God’s Truth or Your Truth? #7

SUMMARY OF CHAPTER 6

Lewis is entranced by the beauty of his surroundings and drawn by the robust sound of flowing water, which turns out to be an enormous and spectacular waterfall that is impossibly large by human standards. Lewis sees one of the ghosts, the man named Ikey (who wanted to bring back some solid objects from Heaven to be able to sell in the Grey Town[Hell]), struggling in the bushes and motioning for Lewis to take cover. Lewis notices that Ikey is next to a remarkably beautiful tree covered with golden apples, and that Ikey is trying to collect fruit that has fallen from the tree. He has extreme difficulty in this because of the weight even of the leaves, but eventually manages to pick up a small apple and hide it in his pocket. As soon as he does so, a thunderous voice calls out “Fool! Put it down!” It was a thunderous yet liquid voice, and Lewis realizes that the waterfall itself was speaking and that though it did not cease to look like a waterfall it was also a bright angel who stood, like one crucified, against the rocks and poured himself perpetually down towards the forest with loud joy. The Voice then tells Ikey there is no room in Hell even for the smallest apple and then invites him to stay and learn to eat such apples, saying even the leaves and blades of grass would delight to teach him. Terrified, the ghost flees.

MAJOR THEMES IN CHAPTER 6

1.The extraordinary Beauty of every aspect of Heaven embraces all the earthly senses and surpasses them.

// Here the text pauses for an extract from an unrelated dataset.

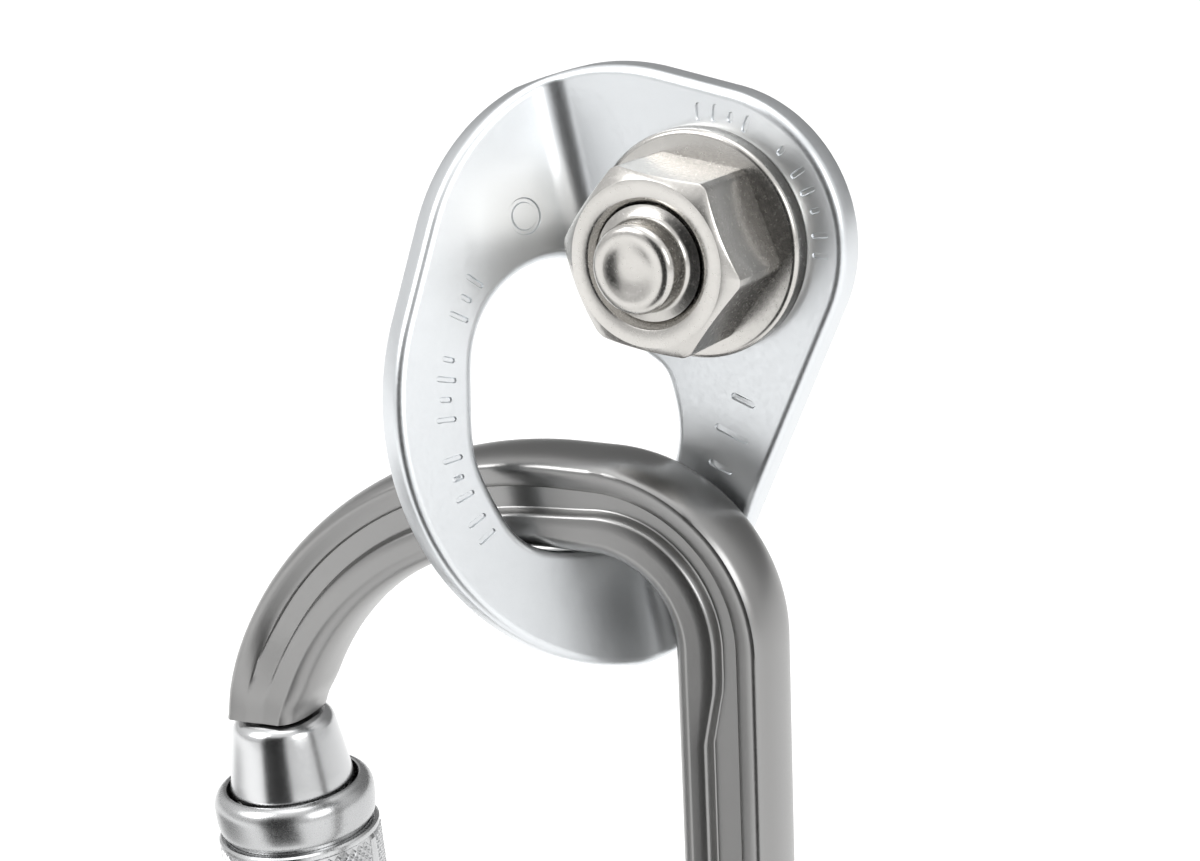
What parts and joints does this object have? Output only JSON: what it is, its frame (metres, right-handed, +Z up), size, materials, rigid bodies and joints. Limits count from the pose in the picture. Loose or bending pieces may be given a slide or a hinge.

“Before me green slopes made a wide amphitheatre, enclosing a frothy and pulsating lake into which, over many-coloured rocks, a waterfall was pouring. Here once again I realised that something had happened to my senses so that they were now receiving impressions which would normally exceed their capacity.”

How lovely is your dwelling place, O Lord of hosts! My soul longs, yes, faints for the courts of the Lord; my heart and flesh sing for joy to the living God. Ps. 84:1-2 But, as it is written, “What no eye has seen, nor ear heard, nor the heart of man imagined, what God has prepared for those who love him” I Cor. 2:9

2. Dimensions and size in Heaven are beyond earthly comprehension.

On earth, such a waterfall could not have been perceived at all as a whole; it was too big. Its sound would have been a terror in the woods for twenty miles. Here, after the first shock, my sensibility “took” both, as a well-built ship takes a huge wave. I exulted. The noise, though gigantic, was like giant’s laughter: like the revelry of a whole college of giants together laughing, dancing, singing, roaring at their high works.”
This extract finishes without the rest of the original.